自民党総裁選はネットと新聞の天王山の戦い

現在自民党総裁選挙が行われていますが、ネットと新聞で情勢が大きく異なります。ネットでは高市氏一択という感じですが、新聞では河野氏優勢で岸田氏が続き、高市氏は3番手となっています。

私は新聞をとっておらず、新聞報道はネットの電子版(無料記事)を見ています。ニュースの最初の窓口はヤフーニュースであり、そこから新聞の電子版に進みます。ヤフーニュースで一番ためになるのは、ニュース記事に対するコメントの書き込みです。

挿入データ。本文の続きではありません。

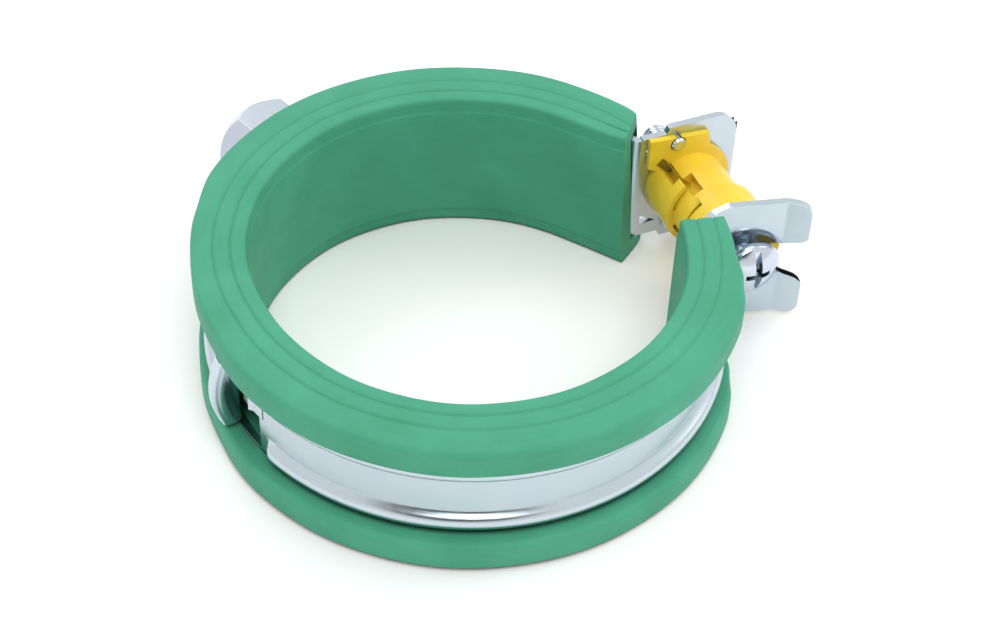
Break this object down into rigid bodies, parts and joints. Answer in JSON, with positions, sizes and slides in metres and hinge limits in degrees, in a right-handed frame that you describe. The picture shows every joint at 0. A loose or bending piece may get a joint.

以前は罵詈雑言が多く、社会に対する不満者のはけ口的なところがありましたが、最近はまじめな鋭いコメントが多く、一通り読むと世論が分かったような気分になります。また専門家のコメントも多く、問題の本質が分かってきます。それに新聞が世論をある方向へ誘導している実態が見えてきます。新聞は総裁選でもこの特徴が顕著です。

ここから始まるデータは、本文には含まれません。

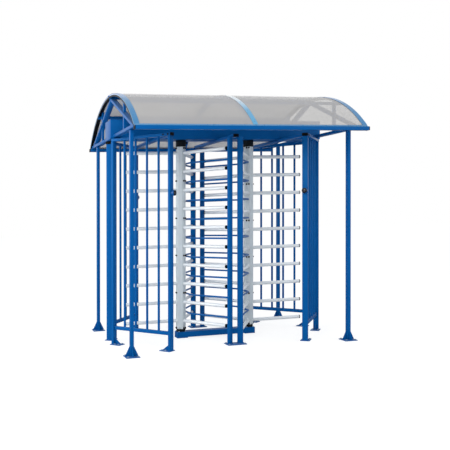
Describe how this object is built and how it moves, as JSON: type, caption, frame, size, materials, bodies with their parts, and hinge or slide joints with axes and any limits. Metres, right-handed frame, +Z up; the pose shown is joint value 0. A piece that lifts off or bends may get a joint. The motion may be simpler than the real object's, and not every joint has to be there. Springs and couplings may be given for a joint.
{
  "type": "full height turnstile",
  "caption": "Double full height turnstile with two interleaved three-wing rotors in a barred steel cage under an arched canopy on posts.",
  "frame": {"origin": "on the floor, midway between the two rotors and between front and back", "axes": "+X across the two lanes to the right, +Y from front to back along the way through, +Z up"},
  "size_m": [2.53, 2.34, 2.7223],
  "materials": {
    "blue_paint": "satin powder coat",
    "light_trim": "satin, blue tint",
    "rotor_alloy": "satin anodised",
    "machined_steel": "machined",
    "black_plastic": "moulded",
    "black_rubber": "extruded profile",
    "reader_housing": "satin",
    "smoked_sheet": "smoked translucent polycarbonate sheet"
  },
  "bodies": {
    "frame": {"base_beam": "blue_paint", "canopy_post_back_left": "blue_paint", "canopy_post_back_right": "blue_paint", "canopy_post_front_left": "blue_paint", "canopy_post_front_right": "blue_paint", "comb_left": "blue_paint", "comb_right": "blue_paint", "cover_strip_left": "light_trim", "cover_strip_middle": "light_trim", "cover_strip_right": "light_trim", "eaves_beam_back": "blue_paint", "eaves_beam_front": "blue_paint", "eaves_lip_back": "light_trim", "eaves_lip_front": "light_trim", "edge_seal_left": "black_rubber", "edge_seal_right": "black_rubber", "foot_bearing_left": "black_plastic", "foot_bearing_right": "black_plastic", "gable_left": "blue_paint", "gable_right": "blue_paint", "housing_cover": "blue_paint", "housing_tray": "blue_paint", "lock_unit_left": "machined_steel", "lock_unit_right": "machined_steel", "mid_plate_back": "blue_paint", "mid_plate_front": "blue_paint", "middle_rib": "blue_paint", "panel_back_left": "blue_paint", "panel_back_right": "blue_paint", "panel_front_left": "blue_paint", "panel_front_right": "blue_paint", "purlin_back": "blue_paint", "purlin_front": "blue_paint", "purlin_ridge": "blue_paint", "reader_back_left": "reader_housing", "reader_back_right": "reader_housing", "reader_front_left": "reader_housing", "reader_front_right": "reader_housing", "roof_sheet_left": "smoked_sheet", "roof_sheet_right": "smoked_sheet", "tie_left": "blue_paint", "tie_middle": "blue_paint", "tie_right": "blue_paint", "top_bearing_left": "machined_steel", "top_bearing_right": "machined_steel", "top_shroud_left": "black_plastic", "top_shroud_right": "black_plastic"},
    "rotor_left": {"shaft_left": "machined_steel", "lock_wheel_left": "machined_steel", "wing_left_1": "rotor_alloy", "wing_left_2": "rotor_alloy", "wing_left_3": "rotor_alloy"},
    "pawl_left": {"lock_pawl_left": "machined_steel"},
    "rotor_right": {"shaft_right": "machined_steel", "lock_wheel_right": "machined_steel", "wing_right_1": "rotor_alloy", "wing_right_2": "rotor_alloy", "wing_right_3": "rotor_alloy"},
    "pawl_right": {"lock_pawl_right": "machined_steel"}
  },
  "joints": [
    {"name": "rotor_left_spin", "type": "hinge", "parent": "frame", "child": "rotor_left", "pos_m": [-0.41, 0, 1.2], "axis": [0, 0, 1], "continuous": true},
    {"name": "rotor_right_spin", "type": "hinge", "parent": "frame", "child": "rotor_right", "pos_m": [0.41, 0, 1.2], "axis": [0, 0, 1], "continuous": true},
    {"name": "pawl_left_swing", "type": "hinge", "parent": "frame", "child": "pawl_left", "pos_m": [-0.304, -0.078, 2.292], "axis": [0, 0, 1], "range_deg": [0, 8]},
    {"name": "pawl_right_swing", "type": "hinge", "parent": "frame", "child": "pawl_right", "pos_m": [0.304, 0.078, 2.292], "axis": [0, 0, 1], "range_deg": [0, 8]}
  ]
}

先ず新聞の総裁選報道には、政治部記者と候補政治家との関係の濃淡が出ています。この記事を書いた政治記者は誰と親しいかすぐ分かります。そのため親しい政治家に有利になるような記事となっています。これが分かると新聞に失望してしまいます。

新聞はよく世論調査を行い、それに基づいて記事を書いていますが、この世論調査がおかしいため、おかしな記事になっています。新聞の世論調査はRDD方式と言われるコンピュータによる電話調査が多いため、サンプル数が少なく、かつ真摯な回答になっていないようです。突然かかってきた電話がコンピュータ音声だったら、普通の人ならすぐ切ります。答える人でもよく考えず知っている言葉を口に出しているだけです。だから調査結果は世論を反映したものにはなっていません。従ってそれに基づき記者が書いた記事は、読者が納得する内容になるはずがありません。

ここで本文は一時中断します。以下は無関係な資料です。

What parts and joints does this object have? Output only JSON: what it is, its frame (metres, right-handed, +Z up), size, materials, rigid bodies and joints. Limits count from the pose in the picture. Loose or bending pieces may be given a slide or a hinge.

それに対してネットで実施したアンケートは、先ずその数が新聞の世論調査(せいぜい2000人)とけた違いです(数十万人)。これだけの回答があるとネットのアンケートは一定の社会の声ということができます。またネットのアンケートは自発的に回答されており、本音の集まりと言えます。どう考えてもネットのアンケート結果が民意を表しているように思われますが、これまで新聞の世論調査が正しいと扱われ、ネットのアンケート結果は極端な人たちの声と扱われてきました。

しかし最近これにも変化現れたようです。それを感じさせたのが今年の7月に行われた東京都議会議員選挙でした。投票前の新聞の世論調査では自民党に投票するというと言う人が多く、自民党は現在の25議席から50議席を回復するだろうと予想されていました。しかし結果は33議席に終わりました。この結果には新聞もショックを受けたようで、その後の横浜市長選挙では世論調査をあまり当てにしないようになったように思われます。また次の総選挙に関しても新聞の世論調査では自民党支持が35%程度あることから自民党圧勝と言う予想になりますが、新聞では50~70議席減少する、あるには100議席以上減少するとの予想も見受けられるようになってきました。これは新聞が世論調査の結果に自信を持てなくなったためと思われます。

一方ネットは自分たちの判断に自信満々です。それはネット民が良く調べて判断しているためです。思い付きで答える新聞の世論調査との大きな違いでもあります。

9月29日の自民党総裁選で、新聞が優位と報道する河野氏や岸田氏でなく、ネットが熱烈に支持する高市氏が勝ったら、ネットが新聞を負かした記念すべき日となります。その意味で自民党総裁選はネットと新聞の天王山の戦いです。